Мы считаем, что известные журналисты живут в Киеве, во Львове, в Харькове. А есть ведь тысячи наших коллег, работающих в городах, название которых нам даже неизвестно. Они проделывают громадную работу, иногда им приходится сложнее, чем нам в столице. Потому что кроме всеукраинской ситуации в политике и экономике на них давит местная власть, бизнес, уголовные элементы.
– В чем состоит наибольшая угроза для украинских СМИ?
– Проблема в том, что рынок СМИ в Украине непомерно раздут. И они поглощают столько новых журналистов, сколько им предложишь. Эти люди зачастую еще не успели сформировать жизненные принципы. В таком незрелом состоянии они попадают в коллективы, которые работают, как сумасшедшие. Там достаточно написать сносный материал в сжатые сроки. В таких условиях многие новички не видят смысла совершенствоваться, следить за сохранением баланса в своих материалах.
– То есть переживаете внутриличностный конфликт?

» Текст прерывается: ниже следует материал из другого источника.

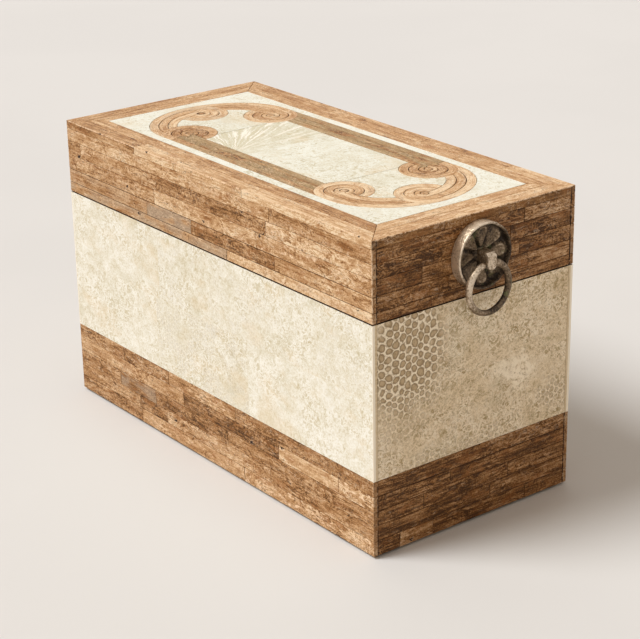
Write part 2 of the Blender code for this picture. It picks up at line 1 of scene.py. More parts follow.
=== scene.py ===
"""Looks of the keepsake box: stone strips and tiles laid singly, cast ring pulls and a velvet lining.

Metres, +Z up, with the box's long side along X and its front facing -Y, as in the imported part. Stone is laid
out in millimetres as a mason measures it: from the left as one faces a side, and down from the lid's top.
"""

import json
import logging
import math
from dataclasses import dataclass, field
from enum import Enum

import bmesh
import bpy
import numpy as np
from mathutils import Matrix, Vector


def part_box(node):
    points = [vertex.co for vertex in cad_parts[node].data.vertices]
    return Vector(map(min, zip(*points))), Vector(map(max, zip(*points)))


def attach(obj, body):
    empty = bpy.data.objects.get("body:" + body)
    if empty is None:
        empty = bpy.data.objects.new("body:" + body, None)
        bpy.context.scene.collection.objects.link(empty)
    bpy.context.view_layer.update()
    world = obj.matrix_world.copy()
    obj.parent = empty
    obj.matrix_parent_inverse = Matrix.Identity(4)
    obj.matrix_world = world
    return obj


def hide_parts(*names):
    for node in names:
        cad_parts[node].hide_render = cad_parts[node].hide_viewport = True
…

– Скажем так, в некоторых случаях кого-то из гостей я бы слушал еще и еще. Но я должен помнить о балансе и передавать слово другим гостям. Иногда возникает желание с кем-то согласиться. Но помогают навыки работы переводчика. Суть работы переводчика не в том, чтобы согласиться или не согласиться с автором, а в том, чтобы донести значение сказанного.
– Есть ли у вас профессиональные фобии?
– Каждая моя ошибка становилась страхом, на основе которого я учился. Например, в начале карьеры я «грешил» тем, что недостаточно проверял информацию, а потом это выливалось в неприятные ситуации. Каждый такой опыт подолгу тревожил меня.

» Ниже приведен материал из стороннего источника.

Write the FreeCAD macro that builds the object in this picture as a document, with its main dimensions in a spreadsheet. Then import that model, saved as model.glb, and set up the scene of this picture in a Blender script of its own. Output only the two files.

– Психологи говорят, что все, что нас волнует, находит свое отображение в наших снах. Видите ли вы кошмары, связанные с вашей работой?
– Кошмаров не бывает. Но вот буквально недавно мне полночи снилось, как один известный политик уговаривал меня перейти к нему на работу. С другим политиком мы будто бы ходили по набережной и что-то обсуждали, спорили и разошлись очень недовольные друг другом.

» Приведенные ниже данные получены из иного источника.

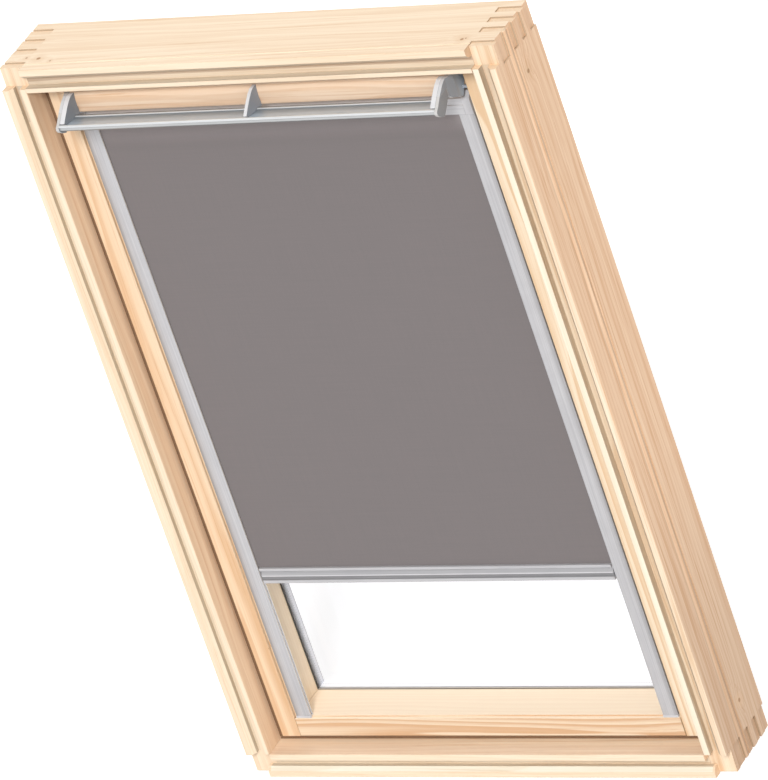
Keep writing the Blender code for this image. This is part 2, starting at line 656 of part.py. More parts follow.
def bottom_bar():
    """Handle bar on the cloth's lower edge, with a glide in each channel."""
    front, back = CHANNEL_FRONT + 0.0006, 0.0465
    z = BAR_BOTTOM
    outline = [
        (front, z), (front, z + 0.0055), (front + 0.0018, z + 0.0066), (front + 0.0018, z + 0.0105),
        (front + 0.0008, z + 0.0112), (front + 0.0006, z + 0.0124), (front + 0.0040, z + 0.0182),
        (front + 0.0040, z + 0.0205), (front, z + 0.0210), (front, z + BAR_HEIGHT),
        (back, z + BAR_HEIGHT), (back, z),
    ]
    outline = filleted(outline, {0: 0.001, 9: 0.001})
    prism("bottom_bar", outline, (-BAR_END, BAR_END), ALUMINIUM)
    for sign, word in ((-1, "left"), (1, "right")):
        glide = box(
            f"bar_glide_{word}", sorted((sign * (BAR_END + GAP), sign * 0.3000)),
            (CHANNEL_SLOT[0] + 0.0005, CHANNEL_SLOT[1] - 0.0005), (z + 0.002, z + BAR_HEIGHT - 0.002),
            PALE_PLASTIC)
        shoe = box(
            f"glide_shoe_{word}", sorted((sign * 0.2895, sign * 0.3065)),
            (CHANNEL_SLOT[0] + 0.0005, CHANNEL_BACK - CHANNEL_WALL - 0.0006),
            (z + 0.003, z + BAR_HEIGHT - 0.003), None)
        modify(glide, shoe, "UNION")


frame_members()
weather_seals()
pivots()
sash_members()
cover_profiles(*glazing())
glazing_gasket()
flap()
control_bar()
lock()
air_filter()
side_channels()
cassette()
roller()
blind_cloth()
bottom_bar()
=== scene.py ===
"""Looks for the pine roof window with its blackout roller blind.

Metres, in the same frame as the CAD: +X right seen from the room, +Y out of the room, +Z up the window.
Depths in the comments are measured outwards from the frame's room-side face, which lies at y = -0.0637.
"""

import math

import bmesh
import bpy
from mathutils import Matrix, Vector


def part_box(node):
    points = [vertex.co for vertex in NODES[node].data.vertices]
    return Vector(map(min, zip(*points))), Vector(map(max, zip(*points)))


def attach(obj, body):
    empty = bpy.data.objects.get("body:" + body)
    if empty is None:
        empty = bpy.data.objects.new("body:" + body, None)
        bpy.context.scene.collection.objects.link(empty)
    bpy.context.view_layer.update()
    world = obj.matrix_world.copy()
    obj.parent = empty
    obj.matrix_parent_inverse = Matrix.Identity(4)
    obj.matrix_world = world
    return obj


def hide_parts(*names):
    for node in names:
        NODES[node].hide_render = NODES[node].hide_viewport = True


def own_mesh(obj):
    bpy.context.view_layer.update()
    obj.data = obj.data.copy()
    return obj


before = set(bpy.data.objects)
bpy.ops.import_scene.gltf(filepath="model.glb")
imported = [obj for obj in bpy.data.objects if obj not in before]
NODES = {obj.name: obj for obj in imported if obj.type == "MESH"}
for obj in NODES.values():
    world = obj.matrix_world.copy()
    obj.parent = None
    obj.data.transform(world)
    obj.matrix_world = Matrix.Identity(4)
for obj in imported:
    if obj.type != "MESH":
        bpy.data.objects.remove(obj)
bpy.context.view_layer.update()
FACE = -0.0637
WIDE, HIGH = 0.390, 1.178  # half the frame's width, and its height

# Frame, for the painted light and shade of its faces: the lining groove runs from GROOVE[0] to GROOVE[1] in
# from the outer side
GROOVE = (0.0012, 0.0362)
GROOVE_DEPTH = 0.0136
LIP_DEPTH = 0.0024
CORNER_BLOCK = (0.031, 0.0315)
FINGER_ROOT, FINGERS_START, FINGERS_END = 0.0378, 0.0145, 0.125

# Side channels and bottom bar of the blind, for the painted light and shade of their faces
CHANNEL_SIDE = 0.2862
CHANNEL_INSIDE = (0.2864, 0.3096)
CHANNEL_HOLLOW = (0.0395, 0.0452)
CHANNEL_ROLL = (0.3020, 0.3100)
PROFILE_FRONT = 0.0424
FOLD_SOFT = 0.0003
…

– А если бы Андрей Куликов закончил вуз в 2012 году, пошел бы он работать в сферу СМИ?
– А вы сначала спросите, на какой бы факультет он поступал в 2007-м. Если бы у меня сохранился весь мой жизненный опыт, я бы все равно учился на переводчика и стал бы журналистом. Если бы я поступал в вуз «с чистого листа», то изучал бы языки и работал бы переводчиком.
– У вас было желание «развестись» с журналистикой и «жениться» на политике? Ведь вы уже знаете всю «кухню»…
– Когда в СССР проходила первая избирательная кампания на альтернативной основе, я был единственным в Киеве самовыдвиженцем, прошедшим все преграды, чье имя было занесено в бюллетень для голосования на выборах. Я занял почетное шестое место из семи кандидатов. Потом я еще баллотировался в народные депутаты, был в Народном Рухе. Но у меня не было цели стать народным избранником. Я хотел получить возможность общаться со многими людьми. Тогда важно было доказать, что демократический механизм может сработать. Не в том смысле, чтобы я или кто-то еще прошел в парламент. Смысл был в том, что человек может взять инициативу в свои руки. До 1991 года я активно участвовал в политике. Как мне кажется, тогда, на начальном этапе, я принес гораздо больше пользы, чем если бы стал народным депутатом Украины. Сейчас я участвую в политике, даже когда даю интервью или принимаю участие в митингах против варварской застройки Киева. В нашей чисто украинской ситуации это – тоже политика.